## Task instructions
Will you quote precisely the lines that run from the top of the material below to the line containing "# All lengths", both ends included?

## Stored data
****
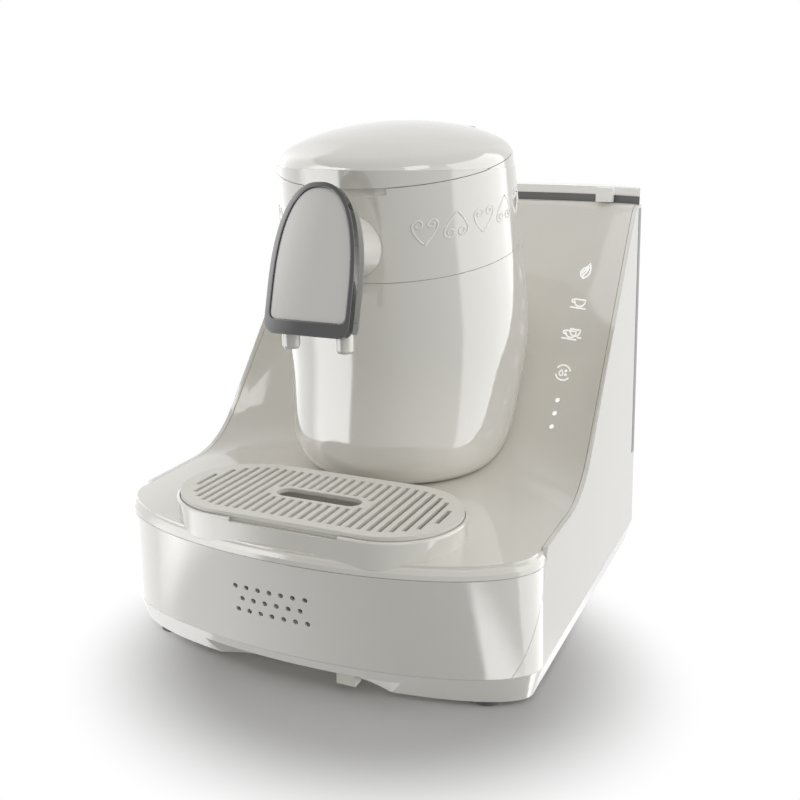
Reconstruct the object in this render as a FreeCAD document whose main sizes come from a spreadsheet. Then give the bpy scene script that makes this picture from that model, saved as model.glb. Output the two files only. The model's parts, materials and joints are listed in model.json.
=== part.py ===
import FreeCAD, Part
import Sketcher
import math
import os

from FreeCAD import Placement, Rotation, Vector

# An electric coffee maker for small cups: a bowed base with a drip tray, a barrel that holds
# the coffee pot under a hinged lid, a pouring head in front of it and a water tank behind it.
# X runs to the right, Y to the back and Z up. The origin is under the middle, on the table.
# All lengths are in millimetres, all angles in degrees.

SIZES = [
    ("overall_depth", 277.0, "front of the base to back of the tank"),
    ("housing_width", 218.0, "across the side panels at the foot of the wall"),
    ("wall_lean", 0.03, "how far a side wall leans in for each millimetre of height"),
    ("foot_height", 3.0, "rubber foot under the base pan"),
    ("foot_radius", 8.0, "rubber foot"),
    ("foot_spread", 85.0, "foot centre from the middle, along X"),
    ("foot_front", 38.5, "front foot centre behind the front"),
    ("foot_back", 232.0, "rear foot centre behind the front"),
    ("wall_foot", 17.5, "lower edge of the upright walls"),
    ("seam_height", 66.2, "seam between the front panel and the deck"),
    ("bow_seam", 44.6, "how far the front bows out at the seam"),
    ("bow_foot", 36.9, "how far the front bows out at the foot of the wall"),
    ("bow_pan", 27.5, "how far the underside bows out"),
    ("pan_inset", 4.0, "underside inside the side wall"),
    ("lip_radius", 5.6, "rolled front edge of the deck"),
    ("housing_back", 237.5, "back edge of the side panels behind the front"),
    ("shell_wall", 2.4, "wall of the housing shells"),
    ("seam_gap", 0.2, "gap between two shells at a seam"),
    ("side_seam_top", 51.2, "front edge of a side panel behind the front, at deck height"),
    ("side_seam_foot", 29.3, "the same at the foot of the wall"),
    ("deck_front", 71.5, "deck height at the front edge"),
    ("deck_edge", 73.5, "deck height beside the wings"),
    ("deck_crown", 3.5, "extra height of the deck in its middle"),
    ("wing_foot", 114.7, "corner between deck and wing slope behind the front"),
    ("wing_slope", 51.0, "angle of the wing edge"),
    ("wing_height", 208.2, "top of the wings"),
    ("wing_foot_radius", 50.0, "hollow between deck and wing"),
    ("wing_top_radius", 20.0, "rounding at the top of the wing edge"),
    ("trough_top_radius", 8.0, "rounding at the top of the back wall, in its middle"),
    ("trough_width", 210.0, "width of the hollow between the wings"),
    ("trough_depth", 24.0, "how far the back wall sits behind the wing edges"),
    ("tray_centre", 39.2, "tray centre behind the front"),
    ("tray_straight", 36.9, "half length of the tray's straight side"),
    ("plinth_radius", 35.4, "raised surround of the tray"),
    ("plinth_height", 81.9, "top of the surround"),
    ("plinth_rounding", 1.2, "rounded upper edge of the surround"),
    ("plinth_ledge", 78.4, "ledge in the surround"),
    ("plate_radius", 33.6, "grille plate"),
    ("plate_bottom", 81.7, "underside of the grille plate"),
    ("plate_top", 83.8, "top of the grille plate"),
    ("slot_radius", 27.8, "end of the slotted field of the plate"),
    ("slot_count", 27.0, "slots in the plate"),
    ("slot_width", 2.3, "one slot"),
    ("grip_length", 43.7, "finger slot in the plate, end to end"),
    ("grip_width", 10.5, "finger slot in the plate"),
    ("grip_rim", 2.6, "solid rim around the finger slot"),
    ("tray_radius", 30.6, "drip tray below its flange"),
    ("tray_floor", 59.0, "underside of the drip tray"),
    ("tray_wall", 1.5, "wall of the drip tray"),
    ("tray_flange", 33.3, "flange of the drip tray"),
    ("tray_play", 0.4, "free space around the drip tray"),
    ("notch_length", 54.4, "slit under the front of the plate"),
    ("notch_height", 1.8, "slit under the front of the plate"),
    ("barrel_foot_z", 75.0, "underside of the barrel"),
    ("barrel_foot_radius", 45.0, "barrel at its foot"),
    ("barrel_foot_y", 134.1, "barrel axis behind the front, at its foot"),
    ("barrel_knee_z", 84.0, "end of the rounded foot"),
    ("barrel_knee_radius", 55.6, "barrel above its rounded foot"),
    ("barrel_knee_y", 134.0, "axis there"),
    ("barrel_low_z", 101.0, "lower part of the barrel"),
    ("barrel_low_radius", 60.3, "barrel there"),
    ("barrel_low_y", 137.6, "axis there"),
    ("barrel_belly_z", 143.0, "widest part of the barrel"),
    ("barrel_belly_radius", 64.5, "barrel there"),
    ("barrel_belly_y", 143.6, "axis there"),
    ("barrel_chest_z", 178.0, "upper part of the barrel"),
    ("barrel_chest_radius", 63.4, "barrel there"),
    ("barrel_chest_y", 138.4, "axis there"),
    ("barrel_neck_z", 214.0, "neck of the barrel"),
    ("barrel_neck_radius", 61.0, "barrel there"),
    ("barrel_neck_y", 130.6, "axis there"),
    ("barrel_rim_z", 262.0, "where the barrel's sides would end without the lid"),
    ("barrel_rim_radius", 56.4, "barrel there"),
    ("barrel_rim_y", 124.0, "axis there"),
    ("barrel_wall", 2.8, "wall of the barrel"),
    ("seam_tilt", 12.0, "tilt of the barrel's seams, rising to the back"),
    ("band_seam", 193.0, "height over the origin of the lower barrel seam"),
    ("lid_seam", 238.5, "height over the origin of the lid seam"),
    ("dome_tilt", 6.4, "tilt of the lid's dome"),
    ("dome_base", 236.0, "height of the dome's base circle"),
    ("dome_radius", 58.8, "dome at its base circle"),
    ("dome_height", 17.2, "dome above its base circle"),
    ("lid_wall", 2.4, "wall of the lid"),
    ("lid_rim_depth", 4.0, "rim of the lid below the seam"),
    ("lid_rim_play", 1.6, "free space around the rim"),
    ("recess_width", 40.0, "finger recess under the front of the lid"),
    ("recess_height", 3.4, "finger recess"),
    ("recess_depth", 3.0, "finger recess"),
    ("hinge_y", 182.5, "lid hinge behind the front"),
    ("hinge_z", 247.8, "lid hinge above the table"),
    ("hinge_pin_radius", 1.5, "lid hinge pin"),
    ("hinge_knuckle", 3.2, "radius of the hinge knuckles"),
    ("hinge_length", 44.0, "lid hinge end to end"),
    ("hinge_play", 0.05, "gap around the hinge pin"),
    ("pot_radius", 44.0, "coffee pot at its mouth"),
    ("pot_floor_radius", 38.0, "coffee pot at its floor"),
    ("pot_floor", 119.0, "underside of the coffee pot"),
    ("pot_mouth", 210.4, "mouth of the coffee pot"),
    ("pot_wall", 1.2, "wall of the coffee pot"),
    ("pot_flange", 48.0, "flange of the coffee pot"),
    ("pot_y", 134.0, "pot axis behind the front"),
    ("collar_thickness", 2.4, "collar that carries the pot in the barrel"),
    ("collar_top", 209.0, "top of the collar"),
    ("heater_thickness", 6.0, "heater plate under the pot"),
    ("element_radius", 22.0, "ring of the heating element"),
    ("element_wire", 3.2, "radius of the heating element"),
    ("carrier_thickness", 2.0, "plate of the heater carrier"),
    ("carrier_radius", 34.0, "plate of the heater carrier"),
    ("post_radius", 4.0, "posts of the heater carrier"),
    ("riser_y", 102.0, "riser tube in the pot, behind the front"),
    ("riser_radius", 3.0, "outside of the riser tube"),
    ("riser_bore", 2.2, "inside of the riser tube"),
    ("riser_foot", 124.0, "lower end of the riser tube"),
    ("riser_bend", 8.0, "bend of the riser tube"),
    ("spout_front", 31.1, "pouring head's front plane behind the front, at its lower corner"),
    ("spout_z", 171.0, "lower corner of the face panel"),
    ("face_half_width", 18.8, "face panel"),
    ("face_height", 56.7, "face panel above its lower corner"),
    ("face_shoulder", 10.0, "where the arch of the face panel starts"),
    ("face_corner", 3.0, "lower corners of the face panel"),
    ("face_drop", 2.2, "face panel below its corner points"),
    ("arch_power", 2.4, "fullness of the arch, 2 is an ellipse"),
    ("ring_width", 2.3, "chrome ring beside the face panel"),
    ("ring_chin", 6.6, "chrome ring under the face panel"),
    ("ring_depth", 4.6, "chrome ring, front to back"),
    ("cover_depth", 17.5, "pouring head, front to back"),
    ("cover_shoulder", 8.5, "straight side of the pouring head, front to back"),
    ("cover_lip", 0.6, "cover outside the chrome ring"),
    ("cover_wall", 1.8, "wall of the pouring head"),
    ("boss_rise", 27.6, "boss above the face panel's corner, along the panel"),
    ("boss_radius", 16.5, "dome of the boss at the barrel"),
    ("boss_neck", 9.0, "neck of the boss"),
    ("boss_length", 21.0, "boss from the barrel to the pouring head"),
    ("nozzle_spread", 13.7, "nozzle from the middle, along X"),
    ("nozzle_y", 41.1, "nozzles behind the front"),
    ("nozzle_tip", 153.6, "lower end of the nozzles"),
    ("nozzle_top", 165.2, "upper end of the nozzles"),
    ("nozzle_radius", 4.1, "nozzle"),
    ("nozzle_bore", 2.4, "bore of a nozzle"),
    ("tank_half_width", 102.0, "water tank"),
    ("tank_front", 238.2, "front corner of the tank behind the front of the base"),
    ("tank_hollow", 13.0, "how far the tank's front wall follows the back wall"),
    ("tank_bottom", 48.0, "underside of the tank"),
    ("tank_rim", 212.0, "rim of the tank"),
    ("tank_wall", 2.0, "wall of the tank"),
    ("tank_play", 0.6, "free space around the tank"),
    ("tank_lid_height", 4.7, "lid of the tank"),
    ("tab_x", 77.0, "lift tab from the middle"),
    ("tab_width", 9.6, "lift tab"),
    ("socket_radius", 9.0, "tank socket"),
    ("valve_radius", 4.0, "stem of the tank valve"),
    ("valve_travel", 3.0, "travel of the tank valve"),
    ("float_radius", 7.4, "float in the tank"),
    ("float_x", 60.0, "float from the middle"),
    ("speaker_x", -6.8, "sound holes' centre"),
    ("speaker_z", 43.1, "sound holes' centre"),
    ("speaker_pitch_x", 6.08, "sound holes along a row"),
    ("speaker_pitch_z", 6.25, "rows of sound holes"),
    ("speaker_hole", 1.25, "radius of a sound hole"),
    ("speaker_radius", 12.0, "speaker"),
    ("speaker_depth", 10.0, "speaker"),
    ("symbol_x", 80.0, "touch symbols and lights from the middle"),
    ("light_low", 97.5, "lowest light above the table"),
    ("light_pitch", 6.05, "between two lights"),
    ("light_radius", 1.3, "one light"),
    ("film_width", 22.0, "touch film behind the back wall"),
    ("film_low", 92.0, "lower edge of the touch film"),
    ("film_high", 182.0, "upper edge of the touch film"),
    ("film_thickness", 1.0, "touch film"),
    ("board_width", 80.0, "control board along X"),
    ("board_depth", 60.0, "control board along Y"),
    ("board_thickness", 1.6, "control board"),
    ("board_x", -62.0, "control board's centre"),
    ("board_y", 205.0, "control board's centre behind the front"),
    ("board_lift", 8.0, "stand-offs under the control board"),
    ("pump_x", 66.0, "pump axis"),
    ("pump_y", 196.0, "middle of the pump behind the front"),
    ("pump_radius", 17.0, "body of the pump"),
    ("pump_length", 56.0, "body of the pump"),
    ("hose_radius", 3.0, "silicone hoses"),
    ("hose_bore", 1.8, "silicone hoses"),
    ("inlet_x", -70.0, "cord inlet"),
    ("inlet_z", 26.0, "cord inlet"),
    ("head_lean", 15.0, "how far the pouring head leans back"),
    ("scoop_half_length", 57.0, "finger scoop under the front"),
    ("scoop_height", 11.0, "top of the finger scoop"),
    ("scoop_reach", 20.0, "finger scoop, front to back"),
    ("screw_radius", 1.8, "screws"),
]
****
## Full output
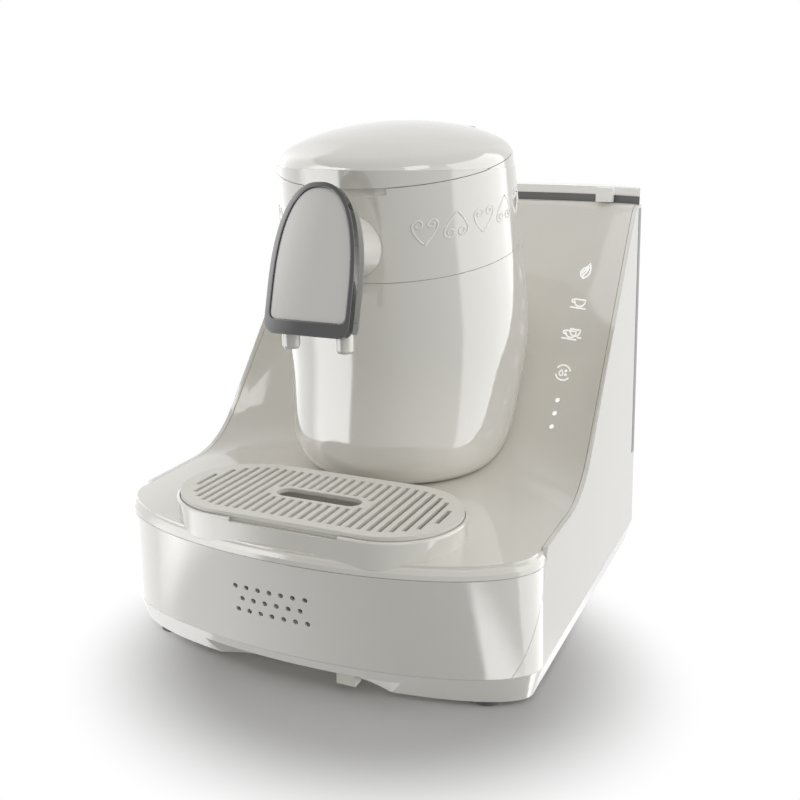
Reconstruct the object in this render as a FreeCAD document whose main sizes come from a spreadsheet. Then give the bpy scene script that makes this picture from that model, saved as model.glb. Output the two files only. The model's parts, materials and joints are listed in model.json.
=== part.py ===
import FreeCAD, Part
import Sketcher
import math
import os

from FreeCAD import Placement, Rotation, Vector

# An electric coffee maker for small cups: a bowed base with a drip tray, a barrel that holds
# the coffee pot under a hinged lid, a pouring head in front of it and a water tank behind it.
# X runs to the right, Y to the back and Z up. The origin is under the middle, on the table.
# All lengths are in millimetres, all angles in degrees.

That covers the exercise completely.